Last week at Prime Minister’s Questions, Theresa May pleased MPs by telling them that the government will not place the same housing benefit cap on supported housing as for private rented accommodation. Supported housing includes long-term accommodation for people with severe disabilities and chronic conditions, as well as short-term housing such as hostels, women’s refuges and safe houses.

This sounded sensible at the time, as domestic abuse charities had been warning that capping the housing benefit paid to the women staying in refuges would mean they would have to close (at an even greater rate than they have already been shutting down). But the temporary relief was followed yesterday by the discovery that short-term supported housing will be taken out of the welfare system and instead funded through grants given to local authorities. These grants will be ring-fenced, but the government consultation published yesterday doesn’t say how much money will be available to already cash-strapped local authorities.

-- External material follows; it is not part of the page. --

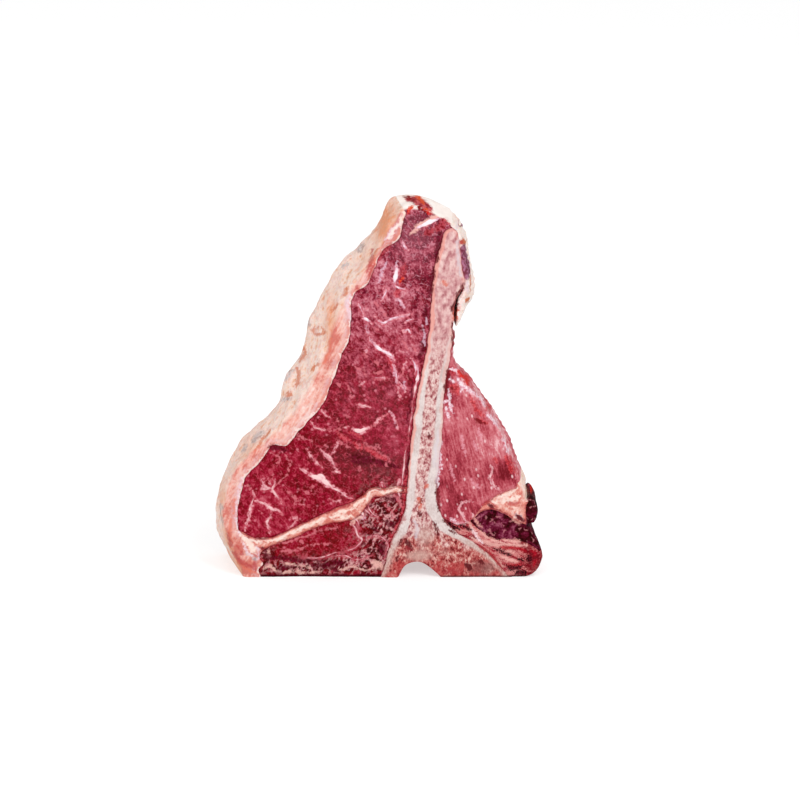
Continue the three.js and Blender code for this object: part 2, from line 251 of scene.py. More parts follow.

The argument behind devolving the grants to local authorities is that they are best-placed to understand the needs in their areas. But localism is also a tremendously convenient excuse for central government to blame councils when, as is happening on a regular basis, women fleeing domestic violence are turned away from refuges because there are no beds and there is no money.

Perhaps ministers would find this easier to get away with were it not for the fact that one of the pieces of legislation that they think they really can pursue in this minority government is a Domestic Violence and Abuse Bill, which will enshrine a proper definition of abuse in law for the first time, and introduce changes to the criminal and family justice system to better protect women and their children who are affected by abuse. But this will make little difference if the government keeps shrinking the pot of funding available to the refuges who take women in once they’ve managed to flee an abuser. This should be an issue that gets raised again at Prime Minister’s Questions this week: last week’s announcement disguised much of the gory detail which has now been revealed.